Factory quote questions to send

  1. Is the quoted cotton certified at yarn, fabric, or finished-bag level, and which document can be supplied before shipment and with the final commercial invoice?
  2. What GSM is quoted, is it measured on greige fabric or finished fabric, what tolerance applies by roll or lot, and can production roll GSM be checked before cutting?
  3. What are the finished dimensions, handle drop, handle width, seam type, top hem width, reinforcement stitch, stitch density, and finished-size tolerance included in the price?
  4. Is the MOQ calculated per total order, bag size, fabric color, print design, screen setup, packing style, shipment destination, or delivery schedule?
  5. What sample path is recommended for this order: fabric swatch, blank construction sample, printed strike-off, pre-production sample, and how many working days are required for each stage?
  6. Which print method is included, what is the maximum print area, what ink type is used, what curing process is applied, and are screens, color matching, and artwork adjustment charged separately?
  7. When does bulk production lead time officially start: deposit receipt, fabric arrival, artwork approval, document approval, signed sample, or completion of all approval items?
  8. What carton size, pieces per carton, net weight, gross weight, total CBM, carton quantity, and estimated pallet count are used for the quote?
  9. What in-line and final checks are performed for fabric defects, GSM, shade, handle pull, seam strength, size tolerance, print rub, print placement, stains, carton count, and assortment ratio?
  10. Can the order be split by sponsor, retailer, destination, or event date, and what extra cost applies for separate screens, carton marks, packing lists, barcodes, labels, or delivery notes?
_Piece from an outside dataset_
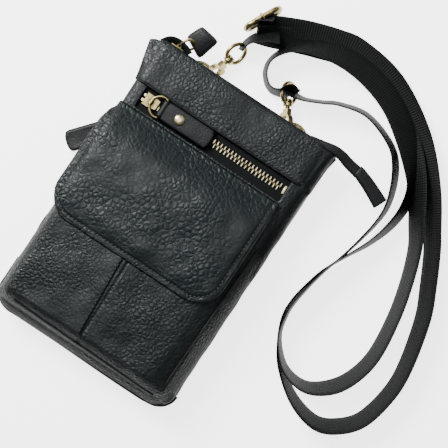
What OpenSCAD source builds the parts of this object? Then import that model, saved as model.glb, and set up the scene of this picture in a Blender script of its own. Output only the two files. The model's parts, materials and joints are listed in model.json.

Quality-control points to confirm

  1. Fabric GSM should be checked from actual production rolls or cut panels against the approved tolerance, not only from a catalog swatch or supplier description.
  2. Fabric shade should be compared with the approved swatch or production lot under stable light because natural organic cotton can vary in warmth, seed fleck level, and perceived cleanliness.
  3. Finished size should be measured after the bag is relaxed and flattened; for simple totes, +/-1 cm is a common working tolerance unless the buyer sets tighter limits.
  4. Handle drop and handle width should match the approved sample because shoulder comfort changes noticeably when visitors carry purchases for several hours.
  5. Handle attachment should follow the approved reinforcement method, with no skipped stitches, loose thread ends, seam tearing, or fabric stress after the agreed pull test.
  6. Seam construction should show consistent seam allowance, secure top hem, clean corners, no open seams, no unraveling, and no needle cuts on visible panels.
  7. Stitch density should be checked against the approved standard, commonly around 8-10 stitches per inch for many tote constructions, while allowing adjustment for fabric weight and thread.
  8. Print placement should be measured from bag edges, top hem, side seam, or bottom edge, especially when sponsor logos must align across multiple designs.
  9. Print color should be checked against Pantone reference or the approved physical sample under stable lighting because natural cotton base color changes perceived ink tone.
  10. Ink adhesion, cure, and rub resistance should be checked after the ink has fully cured and after folding pressure to reduce logo transfer during carton transit.